Data extract

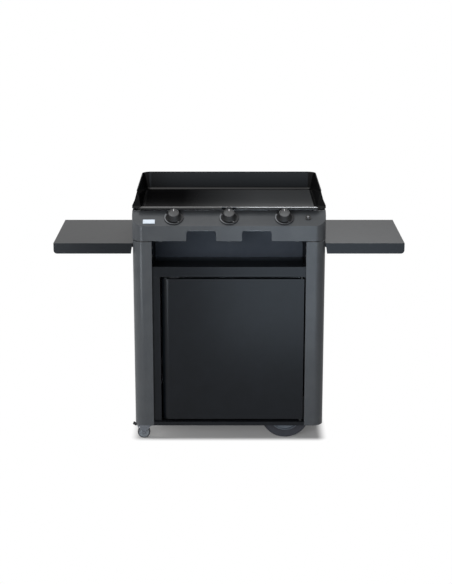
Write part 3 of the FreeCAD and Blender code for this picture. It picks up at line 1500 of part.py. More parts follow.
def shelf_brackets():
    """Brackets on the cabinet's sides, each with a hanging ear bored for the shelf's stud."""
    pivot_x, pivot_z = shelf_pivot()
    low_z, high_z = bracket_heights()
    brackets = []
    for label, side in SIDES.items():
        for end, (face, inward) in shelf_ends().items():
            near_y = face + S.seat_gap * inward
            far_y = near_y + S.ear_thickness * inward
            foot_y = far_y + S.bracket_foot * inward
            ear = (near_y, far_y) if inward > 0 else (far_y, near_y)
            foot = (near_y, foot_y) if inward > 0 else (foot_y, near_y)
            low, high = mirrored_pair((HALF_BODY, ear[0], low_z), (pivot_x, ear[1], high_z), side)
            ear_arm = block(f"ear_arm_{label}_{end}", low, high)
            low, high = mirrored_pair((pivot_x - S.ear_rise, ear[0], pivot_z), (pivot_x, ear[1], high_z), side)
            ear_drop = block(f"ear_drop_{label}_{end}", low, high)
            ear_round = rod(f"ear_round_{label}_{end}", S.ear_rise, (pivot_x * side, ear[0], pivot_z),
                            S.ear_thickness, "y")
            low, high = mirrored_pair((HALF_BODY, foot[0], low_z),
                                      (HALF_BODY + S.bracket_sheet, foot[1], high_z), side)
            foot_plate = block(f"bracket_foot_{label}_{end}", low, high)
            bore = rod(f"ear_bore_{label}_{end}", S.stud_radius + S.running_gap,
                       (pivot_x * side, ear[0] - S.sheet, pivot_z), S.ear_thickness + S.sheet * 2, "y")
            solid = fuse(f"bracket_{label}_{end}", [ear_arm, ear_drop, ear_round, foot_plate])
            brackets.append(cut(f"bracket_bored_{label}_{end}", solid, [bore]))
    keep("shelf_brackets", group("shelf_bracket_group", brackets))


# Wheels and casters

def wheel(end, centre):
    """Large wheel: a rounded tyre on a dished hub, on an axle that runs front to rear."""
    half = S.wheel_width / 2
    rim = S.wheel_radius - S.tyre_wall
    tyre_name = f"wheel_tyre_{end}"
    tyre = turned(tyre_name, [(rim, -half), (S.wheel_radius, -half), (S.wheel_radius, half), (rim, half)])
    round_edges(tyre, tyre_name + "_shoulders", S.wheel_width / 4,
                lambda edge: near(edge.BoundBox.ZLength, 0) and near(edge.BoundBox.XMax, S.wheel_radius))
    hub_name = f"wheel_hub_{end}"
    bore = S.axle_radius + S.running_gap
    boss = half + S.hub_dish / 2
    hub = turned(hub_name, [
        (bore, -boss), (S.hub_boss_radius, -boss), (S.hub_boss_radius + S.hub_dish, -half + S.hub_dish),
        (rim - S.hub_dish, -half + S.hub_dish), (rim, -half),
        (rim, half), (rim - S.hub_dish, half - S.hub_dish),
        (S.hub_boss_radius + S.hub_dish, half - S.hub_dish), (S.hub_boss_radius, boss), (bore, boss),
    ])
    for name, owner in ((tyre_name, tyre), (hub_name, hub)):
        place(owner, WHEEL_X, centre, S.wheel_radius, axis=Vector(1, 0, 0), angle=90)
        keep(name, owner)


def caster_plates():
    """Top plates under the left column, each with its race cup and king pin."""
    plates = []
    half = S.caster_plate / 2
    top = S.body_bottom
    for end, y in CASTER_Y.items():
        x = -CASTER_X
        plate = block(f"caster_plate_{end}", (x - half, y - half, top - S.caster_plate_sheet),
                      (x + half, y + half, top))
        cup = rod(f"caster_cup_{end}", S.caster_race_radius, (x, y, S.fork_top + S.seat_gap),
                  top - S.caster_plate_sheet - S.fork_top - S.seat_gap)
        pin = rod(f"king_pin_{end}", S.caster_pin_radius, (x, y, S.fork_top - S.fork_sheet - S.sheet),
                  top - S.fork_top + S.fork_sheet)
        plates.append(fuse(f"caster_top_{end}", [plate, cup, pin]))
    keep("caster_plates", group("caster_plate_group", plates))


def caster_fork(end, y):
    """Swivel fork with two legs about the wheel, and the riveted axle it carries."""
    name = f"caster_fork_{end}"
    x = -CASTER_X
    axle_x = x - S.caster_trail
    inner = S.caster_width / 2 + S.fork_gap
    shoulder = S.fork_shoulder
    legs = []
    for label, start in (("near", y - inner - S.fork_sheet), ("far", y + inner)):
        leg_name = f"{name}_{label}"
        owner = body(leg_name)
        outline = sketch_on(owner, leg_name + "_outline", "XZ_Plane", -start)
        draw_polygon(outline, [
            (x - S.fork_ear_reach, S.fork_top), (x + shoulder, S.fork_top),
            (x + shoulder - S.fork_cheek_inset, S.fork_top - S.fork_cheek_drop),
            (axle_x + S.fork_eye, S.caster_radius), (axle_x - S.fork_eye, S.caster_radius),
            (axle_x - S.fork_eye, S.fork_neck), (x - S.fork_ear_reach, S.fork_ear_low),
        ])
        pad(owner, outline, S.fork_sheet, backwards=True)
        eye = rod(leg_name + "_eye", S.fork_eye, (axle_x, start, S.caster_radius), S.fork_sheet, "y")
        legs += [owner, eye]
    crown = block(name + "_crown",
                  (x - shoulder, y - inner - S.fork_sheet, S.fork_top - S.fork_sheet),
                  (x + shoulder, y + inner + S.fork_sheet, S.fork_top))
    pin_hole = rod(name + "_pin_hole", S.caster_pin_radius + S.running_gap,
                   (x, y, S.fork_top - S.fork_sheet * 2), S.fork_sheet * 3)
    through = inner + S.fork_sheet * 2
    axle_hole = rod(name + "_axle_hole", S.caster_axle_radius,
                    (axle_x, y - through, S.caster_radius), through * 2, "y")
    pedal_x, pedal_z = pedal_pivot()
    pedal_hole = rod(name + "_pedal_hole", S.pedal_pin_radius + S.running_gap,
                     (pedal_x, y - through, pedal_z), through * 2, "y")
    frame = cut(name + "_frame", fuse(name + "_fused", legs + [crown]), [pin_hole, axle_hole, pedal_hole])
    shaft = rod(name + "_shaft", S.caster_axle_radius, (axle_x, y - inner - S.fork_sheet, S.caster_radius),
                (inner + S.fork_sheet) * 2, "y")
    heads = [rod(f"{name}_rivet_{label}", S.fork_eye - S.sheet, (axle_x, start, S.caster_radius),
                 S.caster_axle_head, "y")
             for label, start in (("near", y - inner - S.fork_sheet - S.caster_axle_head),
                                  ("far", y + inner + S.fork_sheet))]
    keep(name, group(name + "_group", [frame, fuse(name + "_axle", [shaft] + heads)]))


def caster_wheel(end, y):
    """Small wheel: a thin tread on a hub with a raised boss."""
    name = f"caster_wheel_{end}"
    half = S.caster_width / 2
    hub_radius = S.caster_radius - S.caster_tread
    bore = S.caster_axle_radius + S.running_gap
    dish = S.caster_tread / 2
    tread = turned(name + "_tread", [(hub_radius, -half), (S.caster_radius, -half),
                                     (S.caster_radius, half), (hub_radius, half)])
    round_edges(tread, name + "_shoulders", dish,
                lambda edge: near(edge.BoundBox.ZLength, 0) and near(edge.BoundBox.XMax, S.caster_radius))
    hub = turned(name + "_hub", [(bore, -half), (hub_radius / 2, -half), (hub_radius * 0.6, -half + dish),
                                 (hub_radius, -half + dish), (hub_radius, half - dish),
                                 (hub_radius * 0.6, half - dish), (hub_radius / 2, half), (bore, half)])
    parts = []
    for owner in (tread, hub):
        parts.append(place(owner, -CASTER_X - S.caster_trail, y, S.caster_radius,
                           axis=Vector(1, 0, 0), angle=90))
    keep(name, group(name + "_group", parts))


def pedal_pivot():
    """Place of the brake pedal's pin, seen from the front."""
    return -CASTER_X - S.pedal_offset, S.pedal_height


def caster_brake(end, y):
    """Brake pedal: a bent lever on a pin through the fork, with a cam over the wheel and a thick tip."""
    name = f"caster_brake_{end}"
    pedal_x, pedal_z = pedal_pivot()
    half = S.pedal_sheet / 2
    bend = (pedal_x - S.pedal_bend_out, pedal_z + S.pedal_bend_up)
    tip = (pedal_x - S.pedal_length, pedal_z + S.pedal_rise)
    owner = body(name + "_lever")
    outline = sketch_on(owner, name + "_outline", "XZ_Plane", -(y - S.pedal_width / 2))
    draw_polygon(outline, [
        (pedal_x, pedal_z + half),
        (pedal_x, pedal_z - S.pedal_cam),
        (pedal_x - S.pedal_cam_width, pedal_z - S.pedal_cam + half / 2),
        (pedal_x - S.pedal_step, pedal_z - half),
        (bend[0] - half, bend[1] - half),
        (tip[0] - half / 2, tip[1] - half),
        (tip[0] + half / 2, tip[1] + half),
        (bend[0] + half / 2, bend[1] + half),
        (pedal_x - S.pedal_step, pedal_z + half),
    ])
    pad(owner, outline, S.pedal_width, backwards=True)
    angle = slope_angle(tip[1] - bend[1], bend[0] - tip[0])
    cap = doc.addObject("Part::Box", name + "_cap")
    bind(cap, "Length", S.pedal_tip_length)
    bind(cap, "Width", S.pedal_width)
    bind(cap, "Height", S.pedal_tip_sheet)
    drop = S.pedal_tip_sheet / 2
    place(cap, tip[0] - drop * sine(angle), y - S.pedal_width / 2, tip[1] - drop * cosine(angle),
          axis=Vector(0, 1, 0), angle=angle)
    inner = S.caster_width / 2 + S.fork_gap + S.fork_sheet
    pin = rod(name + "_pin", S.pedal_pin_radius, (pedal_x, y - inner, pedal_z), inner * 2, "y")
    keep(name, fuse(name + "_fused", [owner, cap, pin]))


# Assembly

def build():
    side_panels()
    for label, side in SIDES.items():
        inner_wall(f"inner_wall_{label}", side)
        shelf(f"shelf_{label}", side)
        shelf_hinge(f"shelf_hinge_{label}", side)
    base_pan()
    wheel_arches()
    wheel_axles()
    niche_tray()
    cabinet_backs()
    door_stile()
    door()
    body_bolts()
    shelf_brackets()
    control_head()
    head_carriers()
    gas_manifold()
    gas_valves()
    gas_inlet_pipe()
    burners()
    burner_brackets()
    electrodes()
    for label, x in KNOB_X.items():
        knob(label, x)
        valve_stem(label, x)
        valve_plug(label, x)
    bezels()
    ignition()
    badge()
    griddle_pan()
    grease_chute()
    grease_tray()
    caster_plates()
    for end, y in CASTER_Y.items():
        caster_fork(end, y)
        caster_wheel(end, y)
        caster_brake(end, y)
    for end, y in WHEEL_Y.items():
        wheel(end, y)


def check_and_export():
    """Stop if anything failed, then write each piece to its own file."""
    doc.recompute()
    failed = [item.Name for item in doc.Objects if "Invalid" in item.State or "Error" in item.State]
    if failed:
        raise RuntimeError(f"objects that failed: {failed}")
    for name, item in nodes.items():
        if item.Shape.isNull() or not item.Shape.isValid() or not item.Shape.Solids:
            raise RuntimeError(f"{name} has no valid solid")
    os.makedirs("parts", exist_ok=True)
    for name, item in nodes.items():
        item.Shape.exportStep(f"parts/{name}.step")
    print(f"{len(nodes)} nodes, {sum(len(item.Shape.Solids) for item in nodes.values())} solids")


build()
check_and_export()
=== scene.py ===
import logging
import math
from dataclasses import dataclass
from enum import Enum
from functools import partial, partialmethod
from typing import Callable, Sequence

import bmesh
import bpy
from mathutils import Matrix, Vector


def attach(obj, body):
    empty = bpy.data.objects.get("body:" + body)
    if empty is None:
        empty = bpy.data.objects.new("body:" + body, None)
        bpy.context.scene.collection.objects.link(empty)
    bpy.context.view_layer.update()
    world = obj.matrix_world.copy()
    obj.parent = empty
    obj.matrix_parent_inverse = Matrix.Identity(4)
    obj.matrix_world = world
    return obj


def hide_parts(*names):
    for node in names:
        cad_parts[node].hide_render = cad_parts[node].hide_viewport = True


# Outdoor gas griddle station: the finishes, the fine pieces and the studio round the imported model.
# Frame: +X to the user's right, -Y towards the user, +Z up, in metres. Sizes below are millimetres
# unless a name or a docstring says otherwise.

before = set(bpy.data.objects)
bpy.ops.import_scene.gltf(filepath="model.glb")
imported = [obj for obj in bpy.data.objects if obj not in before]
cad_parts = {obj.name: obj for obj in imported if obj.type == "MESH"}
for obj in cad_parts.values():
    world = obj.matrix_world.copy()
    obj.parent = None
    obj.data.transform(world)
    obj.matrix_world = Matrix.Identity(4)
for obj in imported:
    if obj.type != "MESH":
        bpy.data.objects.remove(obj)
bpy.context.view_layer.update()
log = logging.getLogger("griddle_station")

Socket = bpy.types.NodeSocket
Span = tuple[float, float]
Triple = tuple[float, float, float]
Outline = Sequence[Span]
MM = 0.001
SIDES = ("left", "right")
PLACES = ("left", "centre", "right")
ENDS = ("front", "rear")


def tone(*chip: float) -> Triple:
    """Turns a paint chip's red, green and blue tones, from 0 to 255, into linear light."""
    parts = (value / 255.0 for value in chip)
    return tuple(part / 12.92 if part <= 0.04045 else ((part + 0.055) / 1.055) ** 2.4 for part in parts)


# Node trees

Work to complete
Copy every single line of the material above that holds "before".

Task solution
before = set(bpy.data.objects)
imported = [obj for obj in bpy.data.objects if obj not in before]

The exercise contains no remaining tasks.